Ian Muirhead is the managing director of legal financial services network Solicitors for Independent Financial Advice.
Solicitors are prime targets for money launderers. Our whole ethos and apparatus lends itself perfectly to the purpose of those seeking to conceal the origin of criminal funds. Client accounts, offshore trusts, money transmissions, powers of attorney and client confidentiality, the hallmarks of respectability and discretion can all too easily be turned to the advantage of the criminal.
However, few solicitors appear to have taken the time to acquaint themselves with their responsibilities under last year's money laundering legislation.
This means that there is a growing risk that law firms could become the subject of a well-publicised prosecution which the authorities are said to be seeking in order to set an example to others.

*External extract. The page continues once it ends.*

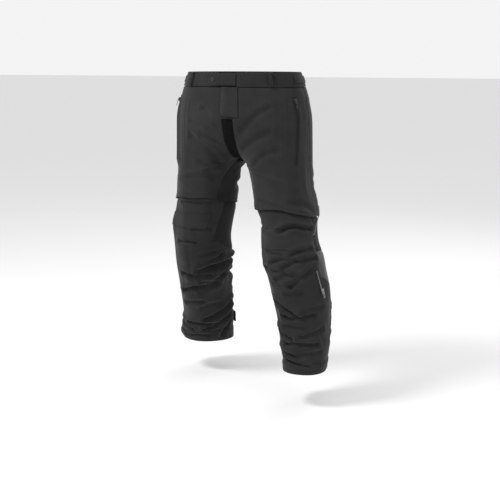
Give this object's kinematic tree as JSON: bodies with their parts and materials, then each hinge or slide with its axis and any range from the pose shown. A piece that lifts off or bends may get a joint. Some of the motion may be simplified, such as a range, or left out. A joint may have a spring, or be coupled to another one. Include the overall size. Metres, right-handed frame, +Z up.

So what are solicitors' responsibilities and what types of legal work are affected?
There are two relevant pieces of legislation. The Money Laundering Regulations 1994, apply to professionals and institutions which conduct "relevant financial business". This is a term which is defined more broadly than discrete investment business and includes non-discrete investment business, the safe-keeping and administration of securities, safe custody services, advice to undertakings on capital structure, and advice and services relating to mergers and the purchase of undertakings.
The regulations require that firms which undertake relevant financial business must: establish procedures to verify and maintain evidence of the identity of clients who became clients after 1 April 1994; to appoint a money laundering compliance and reporting officer (who will usually be the compliance partner for investment business in a law firm); and to train staff in their legal obligations.
Regulatory bodies, including the Law Society, have issued guidance as to the types of evidence which are likely to be acceptable.
The second piece of legislation is the Criminal Justice Act, 1993, which is much more far-reaching and creates a number of offences, punishable by imprisonment, which apply to individual members of the firm.
These offences centre on the participation or acquiescence in suspicious transactions, tipping off suspects and failing to report any suspicious situations.
Situations which should alert suspicion include: those clients who act through agents or who are reluctant to be identified; transactions which appear to lack any sound commercial rationale; the availability of substantial funds to surprising people; and dealings in drug-related currencies such as Turkish dinars. Actual knowledge of the provenance of funds is not required.
In one case which has already come before the courts, a firm of accountants on the Isle of Man was successfully prosecuted for arranging for substantial sums of money to be siphoned through a series of shell companies, which it then liquidated.
Clearly it is in relation to clients or prospective clients that law firms' suspicions are likely to be alerted.
Reporting is, therefore, a serious matter which can only properly be undertaken by the partners who must take care to distinguish possible money laundering from legitimate tax avoidance.
Consequently, even though the procedural requirements apply only to relevant financial businesses, they should be adopted by all firms as a matter of course. The best protection is to be seen from the record as having been aware of and to have addressed the relevant issues. Errors of judgement are less likely to be penalised.